Aim:
Each line that holds the word "joints" should be returned.

:: Stored data ::

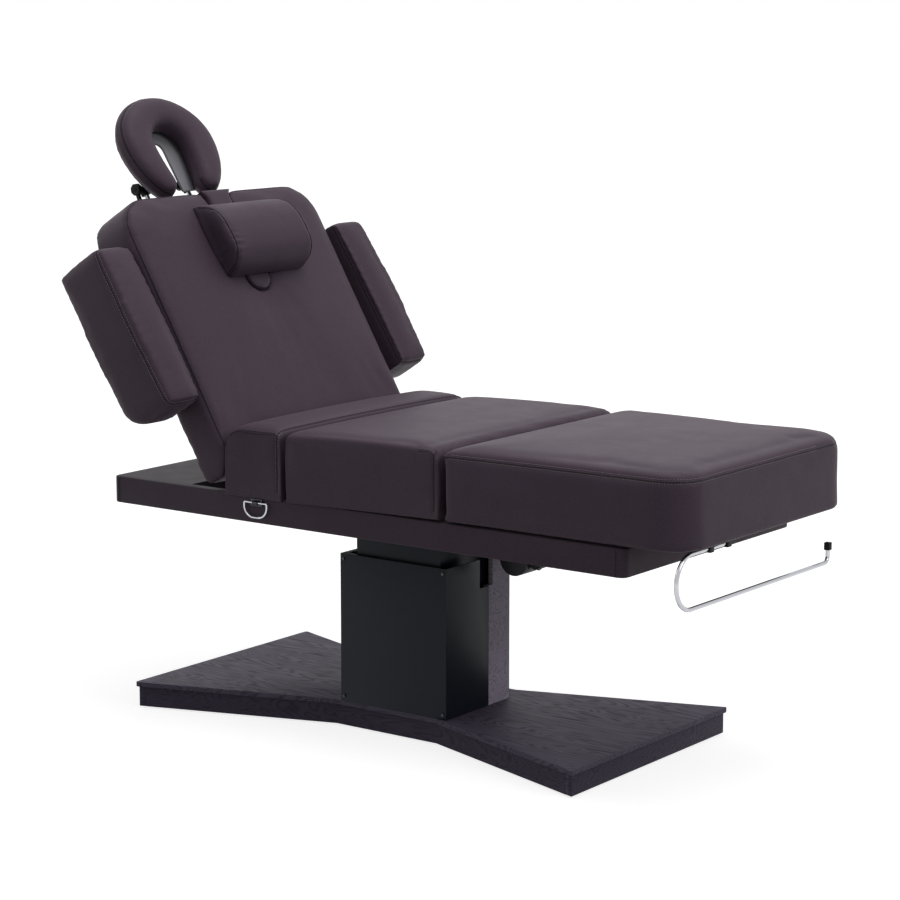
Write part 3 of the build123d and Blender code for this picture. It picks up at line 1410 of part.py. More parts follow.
def ring_plate():
    """The small plate on the frame's near side, with the loop that the pull ring hangs in."""
    y0 = -frame_half_width
    y1 = y0 - ring_plate_thickness
    half = ring_plate_length / 2
    plate = block(ring_x - half, ring_x + half, y1, y0, ring_axis_z - ring_plate_height / 2,
                  ring_axis_z + ring_plate_height / 2)
    bore = ring_wire + ring_loop_clearance
    loop_y = y1 - bore
    x0 = ring_x - ring_loop_length / 2
    x1 = ring_x + ring_loop_length / 2
    reach = bore + ring_loop_wall
    loop = block(x0, x1, loop_y - reach, y1, ring_axis_z - reach, ring_axis_z + reach)
    loop = chamfer(loop.edges().filter_by(Axis.X).sort_by(Axis.Y)[:2], ring_loop_wall)
    return plate + loop - rod_x(bore, loop_y, ring_axis_z, x0 - overrun, x1 + overrun)


def pull_ring():
    """A D-shaped ring: a round bar in the loop and a flat bow with rounded corners below it."""
    y = -frame_half_width - ring_plate_thickness - ring_wire - ring_loop_clearance
    top = ring_axis_z
    outer_width = ring_width + 2 * ring_wire
    inner_width = ring_width - 2 * ring_wire
    drop = ring_drop + ring_wire
    bow = Pos(ring_x, top) * RectangleRounded(outer_width, 2 * drop, ring_bend + ring_wire)
    hole = Pos(ring_x, top)
    hole *= RectangleRounded(inner_width, 2 * (drop - 2 * ring_wire), ring_bend - ring_wire)
    bow = slab(bow - hole, y - ring_wire, y + ring_wire)
    bow &= block(ring_x - ring_width, ring_x + ring_width, y - ring_width, y + ring_width,
                 top - ring_width, top)
    reach = outer_width / 2
    return bow + rod_x(ring_wire, y, top, ring_x - reach, ring_x + reach)


def main():
    """Write every sub-part to its own STEP file."""
    os.makedirs("parts", exist_ok=True)
    skirt_near, skirt_far, skirt_head, skirt_foot = base_skirts()
    rail_near, rail_far, rail_head, rail_foot = frame_rails()
    nodes = {
        "base_top_panel": base_top_panel(),
        "base_skirt_near": skirt_near,
        "base_skirt_far": skirt_far,
        "base_skirt_head": skirt_head,
        "base_skirt_foot": skirt_foot,
        "base_steel_frame": base_steel_frame(),
        "levelling_feet": levelling_feet(),
        "column_near_cover": column_near_cover(),
        "column_far_casing": column_far_casing(),
        "cover_screws": cover_screws(),
        "lift_guide_outer": lift_guide_outer(),
        "lift_actuator_body": lift_actuator_body(),
        "column_inner_sleeve": column_inner_sleeve(),
        "lift_guide_inner": lift_guide_inner(),
        "lift_actuator_rod": lift_actuator_rod(),
        "cross_bars": cross_bars(),
        "chassis_rails": chassis_rails(),
        "frame_rail_near": rail_near,
        "frame_rail_far": rail_far,
        "frame_rail_head": rail_head,
        "frame_rail_foot": rail_foot,
        "head_deck": head_deck(),
        "control_box": control_box(),
        "hip_board": hip_board(),
        "hip_cushion": hip_cushion(),
        "hip_hinge_leaf": hip_hinge_leaf(),
        "thigh_board": thigh_board(),
        "thigh_cushion": thigh_cushion(),
        "thigh_frame": thigh_frame(),
        "leg_board": leg_board(),
        "leg_cushion": leg_cushion(),
        "leg_frame": leg_frame(),
        "leg_glides": leg_glides(),
        "knee_actuator_body": knee_actuator_body(),
        "knee_actuator_rod": knee_actuator_rod(),
        "back_actuator_body": back_actuator_body(),
        "back_actuator_rod": back_actuator_rod(),
        "back_hinge_ears": back_hinge_ears(),
        "back_hinge_frame": back_hinge_frame(),
        "back_board": back_board(),
        "back_cushion": back_cushion(),
        "face_plug": face_plug(),
        "pillow": pillow(),
        "armrest_bracket_near": armrest_bracket(1),
        "armrest_bracket_far": armrest_bracket(-1),
        "armrest_arm_near": armrest_arm(1),
        "armrest_arm_far": armrest_arm(-1),
        "armrest_pad_near": armrest_pad(1),
        "armrest_pad_far": armrest_pad(-1),
        "cradle_sockets": cradle_sockets(),
        "cradle_rods": cradle_rods(),
        "cradle_crossbar": cradle_crossbar(),
        "cradle_plate": cradle_plate(),
        "cradle_cushion": cradle_cushion(),
        "cam_lever": cam_lever(),
        "roll_bar": roll_bar(),
        "roll_bar_tip": roll_bar_tip(),
        "roll_bar_clips": roll_bar_clips(),
        "ring_plate": ring_plate(),
        "pull_ring": pull_ring(),
    }
    for name, shape in nodes.items():
        export_step(shape, f"parts/{name}.step")


main()
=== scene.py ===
"""Looks for an electric spa bed: sewn covers over foam, veneer, powder coat, chrome and rubber."""

import json
import math

import bmesh
import bpy
from bpy.props import FloatProperty, PointerProperty, StringProperty
from mathutils import Matrix, Vector, noise


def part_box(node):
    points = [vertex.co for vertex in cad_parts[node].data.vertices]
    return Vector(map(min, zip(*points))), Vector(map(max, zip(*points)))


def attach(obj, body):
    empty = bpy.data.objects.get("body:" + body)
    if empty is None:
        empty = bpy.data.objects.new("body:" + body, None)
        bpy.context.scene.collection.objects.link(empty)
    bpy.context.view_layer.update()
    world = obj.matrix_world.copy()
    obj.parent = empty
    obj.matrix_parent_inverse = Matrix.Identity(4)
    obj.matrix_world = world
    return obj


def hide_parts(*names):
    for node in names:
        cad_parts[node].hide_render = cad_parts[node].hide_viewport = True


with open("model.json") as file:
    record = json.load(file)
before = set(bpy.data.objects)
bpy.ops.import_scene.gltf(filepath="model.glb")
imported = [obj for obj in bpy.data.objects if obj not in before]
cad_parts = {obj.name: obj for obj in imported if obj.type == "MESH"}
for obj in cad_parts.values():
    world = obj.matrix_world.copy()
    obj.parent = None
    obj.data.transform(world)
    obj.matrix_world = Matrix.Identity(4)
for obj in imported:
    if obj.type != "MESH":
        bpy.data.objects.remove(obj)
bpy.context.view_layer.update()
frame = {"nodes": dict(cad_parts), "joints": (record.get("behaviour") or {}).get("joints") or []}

bl_info = {
    "name": "Spa bed looks",
    "version": (1, 0, 0),
    "blender": (4, 5, 0),
    "location": "View3D > Sidebar > Spa Bed",
    "description": "Dresses the packed spa bed in sewn covers, veneer, powder coat and chrome",
    "category": "Object",
}


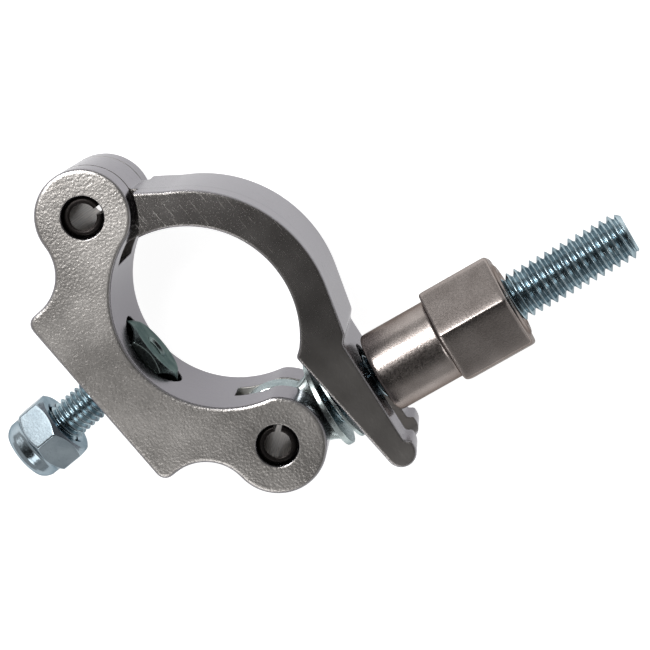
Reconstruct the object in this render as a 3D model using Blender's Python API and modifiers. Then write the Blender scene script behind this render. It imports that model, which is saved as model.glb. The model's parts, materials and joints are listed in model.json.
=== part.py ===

:::

Solution to the problem:
frame = {"nodes": dict(cad_parts), "joints": (record.get("behaviour") or {}).get("joints") or []}
Reconstruct the object in this render as a 3D model using Blender's Python API and modifiers. Then write the Blender scene script behind this render. It imports that model, which is saved as model.glb. The model's parts, materials and joints are listed in model.json.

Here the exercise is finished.